これは日本という国の宿命であり、かなりの予算をかけてこれまでも治水を行ってきました。そういう意味においては、ある政治家の言った「まずまずに収まった」という発言は適切なものとは言えませんが本音なのでしょう。(関連記事はここ)これだけの台風で東京は直撃したのに、東京では現在のところ死者が出ていないのですから。多摩川は確かに氾濫したのですが、東京の氾濫した部位は下流部で唯一、堤防が整備されていない区間だったようです。(関連記事はここ)
病気を医師任せにしてはダメなように、災害対策も国や自治体任せにせずに自分で考える必要があると思います。

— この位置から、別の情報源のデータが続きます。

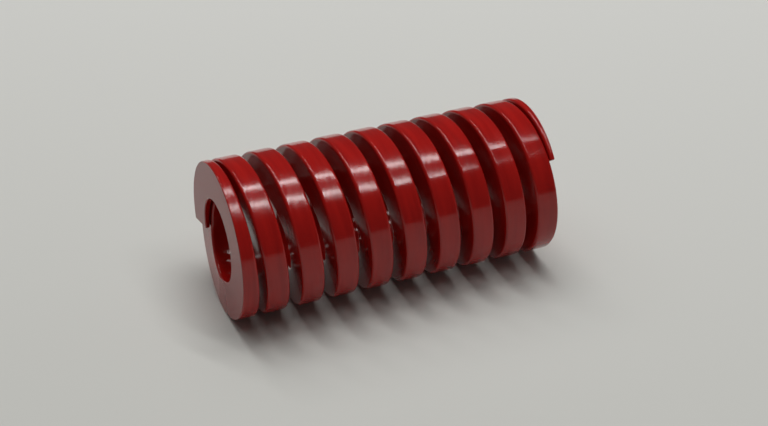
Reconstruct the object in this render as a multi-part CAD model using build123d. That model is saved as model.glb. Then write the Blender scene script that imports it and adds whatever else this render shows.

今回の水害についてTVなどでは、主に行政の対応の不十分さに焦点をあてている報道でした。
それはその通りでもあるのですが、先生も、それに発言が批判された政治家も指摘している様に、何もかもお上任せというのは、もうこれからの日本では無理があるのでしょうね。
「自己責任」というと逆に行政などの
公的サービスの不備の逃げ口上のようですが、自分でなんとか頑張るという気持ちはやはり基本に持っていたいなあとは思います。
でも歳をとるとそうも言っていられなくなってしまうのかもしれませんが。
鈴木武彦さん、コメントありがとうございます。
国は荒川が江戸川区で氾濫しなくてほっとしているのではないでしょうか?江戸川区のハザードマップでは「ここにいてはダメです」と、とにかく早めに遠くに避難することの重要性を書いています。
浸水が始まってからでは間に合いませんからね。
氾濫したら江戸川区全域、250万人規模で浸水してしまう可能性があります。
これくらいが行政の限界だと思います。